Burgess Rawson is another agency experiencing extremely positive results in the online post-covid climate, this time with its unique live Portfolio Auctions run remotely. “No-one is as active in this hybrid space as we are,” explained Burgess Rawson’s General Manager Stephen Lovison. “It more ‘remote bidding’ – there is still a live auctioneer but the buyers can bid from anywhere via phone or an app nowadays. With our auctions, everyone can see what everyone else is doing as if everyone were in the same room.”

Growing buyer appetite

Burgess Rawson has long held its regular Portfolio Auctions in the Opera House in rooms overlooking Sydney Harbour. These have always been open to interested onlookers and bidders either to attend in person or view and participate via video link to a live broadcast. Now that Burgess Rawson Portfolio Auctions are confined to this remote process, buyer appetite and interest has only spiralled upward, according to the agency. “Our audience has come with us - there’s been no lack of appetite and we’re getting the same if not better results,” Mr Lovison said.

Aside from not being able to physically attend the other major difference with a virtual auction is a slightly lengthier pre-administration process.

CBRE’s Mr Heaton explains “legally we need people to register to phone bid and bid online - give us a copy of their driver’s licence and fill in a form. That is done a week prior and on the day of the auction the auctioneer checks all those bidding authorities.” Bidders either click to bid or give instructions to their agents over the phone.

For Burgess Rawson, pre-auction administration required for remote bidding has streamlined processes even more so than before. The boutique agency requires online bidders to produce identification and also pay a pre-deposit before each auction.
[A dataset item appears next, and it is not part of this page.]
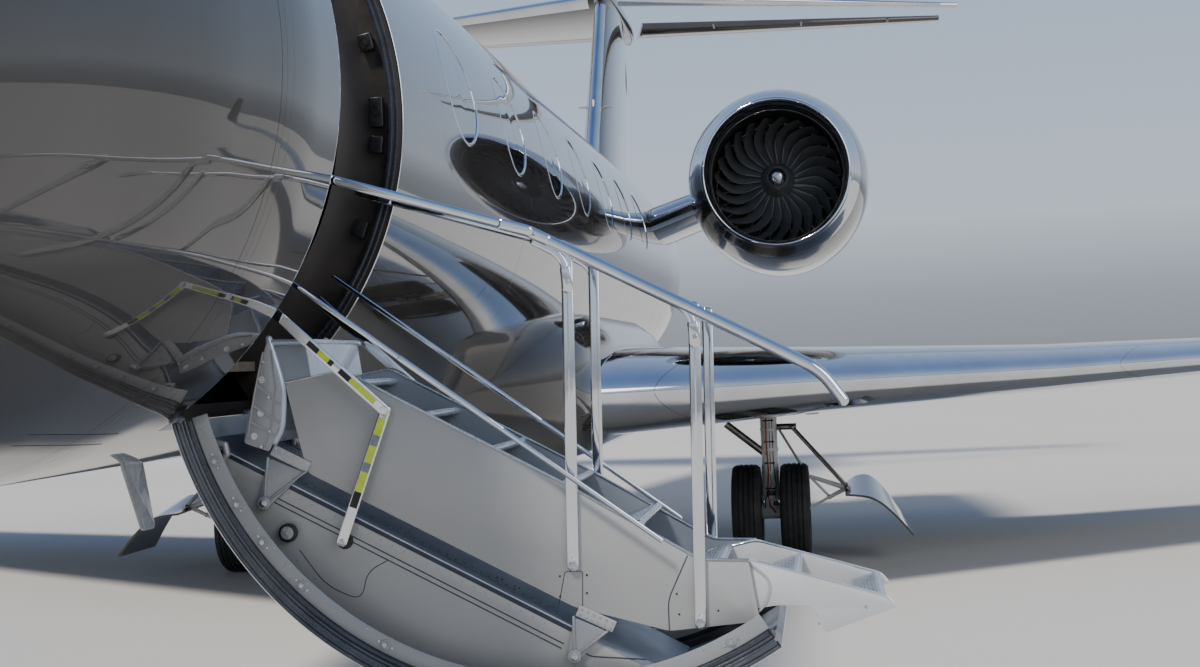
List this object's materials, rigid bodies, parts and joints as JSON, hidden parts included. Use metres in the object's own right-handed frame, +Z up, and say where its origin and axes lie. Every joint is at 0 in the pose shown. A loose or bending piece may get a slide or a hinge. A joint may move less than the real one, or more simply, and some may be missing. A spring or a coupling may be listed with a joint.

“We had altogether over 400 bidders registered between our Sydney and Melbourne auctions this month,” said Burgess Rawson National Director Darren Beehag. “Buyers have embraced the process. There’s no resistance to them having to register to be at the auction.

“Going forward even when covid eases and we’re back to more normal conditions we’ll still have this registration process – it’s here to stay now.”

The agency is also drawing more attention worldwide. “We’re able to trace now who’s watching our auctions,” Mr Beehag said. “We’re seeing people from South Africa America India and China all these places tuning into our auctions which is something we wouldn’t have thought of several years ago.”

Keeping it simple

The simplicity of bidding online is fuelling rising participation said CBRE’s Mr Heaton. “The ease of logging on and bidding online when you’re geographically challenged is what makes it so attractive,” Mr Heaton said. “We have a lot of bidders with 9 to 5 jobs – lawyers, doctors, accountants – and it’s difficult to take that hour off to commute to the auction and back whereas now you log on for 3 minutes between appointments during your day job.”

For this reason Mr Heaton like many others is adamant the live online auction is “here to stay”. Online has upped inspections too.

“We do video auctions, Zoom appraisals and video inspections and per campaign our average amount of inspections has risen by about 25 per cent,” he said. “It is also easier for us to qualify who the real buyers are as we use FaceTime mostly and if they’re interested most book a physical inspection.  

“The time to do a transaction for both a buyer and vendor I think has halved. It’s really exciting times. We have 32 properties on the market at the moment and usually we have 25.”